Jasanoff’s sensor is actually made from two similar types of superparamagnetic nanoparticles. One is attached to a short corkscrew-shaped protein segment called M13, and the other is attached to another protein called calmodulin, that binds to M13 in the presence of calcium. When calcium levels rise, the two types of particle stick to each like Velcro-coated balls. They form aggregates that in turn affect MRI contrast. A characteristic of sensors that work this way is called “T2 relaxivity.” This property makes the sensors suitable for use in powerful MRI scanners capable of producing very high-resolution images. Also important to the new calcium sensor’s function is the fact that its aggregation and readout are reversible. This property allows it to indicate the temporal dynamics of calcium-related neural activity, such as the sequence in which populations of cells become active, or the synchronization of neurons during certain behaviours.

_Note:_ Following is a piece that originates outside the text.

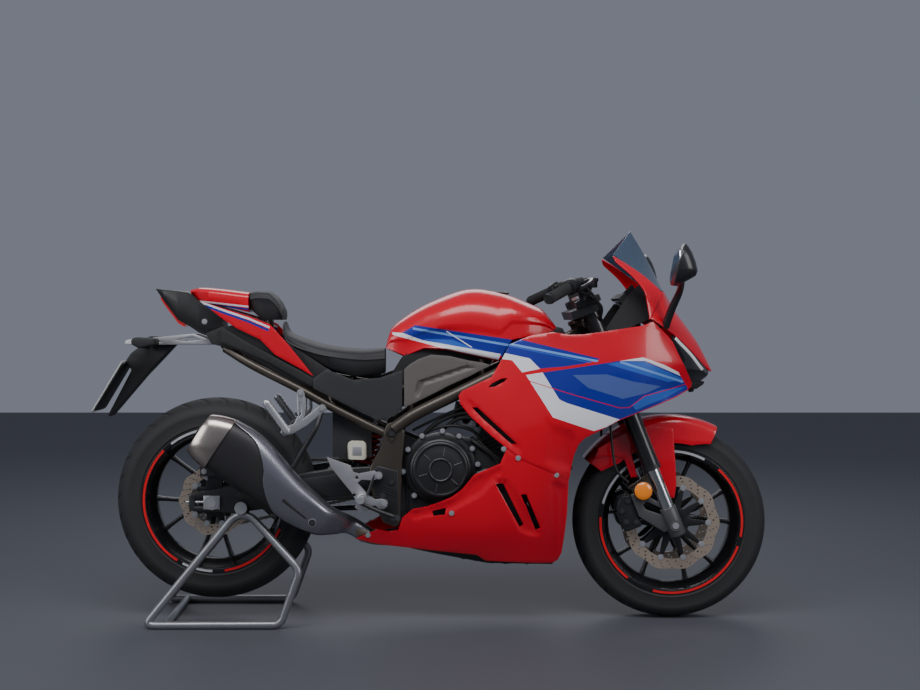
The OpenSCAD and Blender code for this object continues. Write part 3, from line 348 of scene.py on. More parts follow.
def wheel(name, centre, width, phase, hub_r, body, tapes):
    bead = width / 2 - 12
    half = [(212, 0), (190, 0), (190, 14), (196, 24), (208, bead - 12), (210, bead + 2), (212, bead + 7),
        (226, bead + 7),
        (227.5, bead + 5), (227, bead + 2.6), (216, bead - 0.3)]
    profile = [(r, -y) for r, y in half[:0:-1]] + half[1:]
    n = len(profile)
    points, faces, around = [], [], 160
    for k in range(around):
        turn = 2 * math.pi * k / around
        points += [(centre.x + r * math.cos(turn), y, centre.z + r * math.sin(turn)) for r, y in profile]
    faces = [(k * n + j, k * n + (j + 1) % n, (k + 1) % around * n + (j + 1) % n, (k + 1) % around * n + j)
        for k in range(around) for j in range(n)]
    barrel = build(name + "_barrel", points, faces, body, rim_black, round_off=0.8)
    for i in range(5):
        for s in (-1, 1):
            rings = []
            for r, off, wide, deep in ((hub_r - 6, 10, 9, 15), (60, 12, 9, 14), (92, 16, 8, 13), (130, 29, 7, 12),
                (165, 42, 7.5, 12), (196, 54, 11, 13)):
                along = Vector((math.cos(math.radians(phase + 72 * i)), 0, math.sin(math.radians(phase + 72 * i))))
                side = Vector((-along.z, 0, along.x)) * s
                mid = centre + along * r + side * off
                rings.append([tuple(mid + side * wide * math.copysign(abs(math.cos(a)) ** 0.6, math.cos(a))
                    + Vector((0, deep * math.copysign(abs(math.sin(a)) ** 0.6, math.sin(a)), 0)))
                    for a in (2 * math.pi * (q + 0.5) / 16 for q in range(16))])
            loft(f"{name}_spoke_{i}_{'a' if s < 0 else 'b'}", rings, body, rim_black, sharp=50)
    turned(name + "_hub", centre, [(hub_r - 6, -52), (hub_r, -49), (hub_r, -34), (hub_r - 5, -30), (hub_r - 5, 30),
        (hub_r, 34),
        (hub_r, 49), (hub_r - 6, 52)], body, rim_black, round_off=1)
    for q, (start, end, paint) in enumerate(tapes):
        for s in (-1, 1):
            arc = [math.radians(start + (end - start) * k / 40) for k in range(41)]
            ring = [[(centre.x + r * math.cos(a), s * (bead + h), centre.z + r * math.sin(a)) for a in arc]
                for r, h in ((215.5, 7.0), (215.5, 7.5), (222.5, 7.5), (222.5, 7.0))]
            rows = [[ring[j][k] for j in range(4)] for k in range(41)]
            loft(f"{name}_tape_{q}_{'r' if s < 0 else 'l'}", rows, body, paint, sharp=30)
    return barrel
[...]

Jasanoff is currently working on non-invasive methods to deliver the calcium sensor to brain cells in vivo, focusing on small animals like flies and rats. Graduate student Tatjana Atanasijevic, who is the lead author on the PNAS paper, is optimizing properties of the sensor for applications in animals. Meanwhile, others in Jasanoff’s group are changing the makeup of the nanoparticle so that it can target specific genetic characteristics or different populations of neurons, such as inhibitory or excitatory neurons or those that produce specific neurotransmitters.

“These will be tools for making the shift from imaging gross functional properties of the brain through its haemodynamic changes to a fine tuned analysis based on information flow involving cells and circuits,” Jasanoff said. “There are many potential applications for studying learning, memory, and behaviour, and we need the new tools to get to the applications.”

In addition to his appointment as an associate member of the McGovern Institute, Jasanoff is Assistant Professor in the Departments of Nuclear Science & Engineering, Brain & Cognitive Sciences, and Biological Engineering Division. This research is supported by grants from the Raymond & Beverley Sackler Foundation and the NIH/NIBIB, and a McKnight Foundation Technological Innovations in Neuroscience award.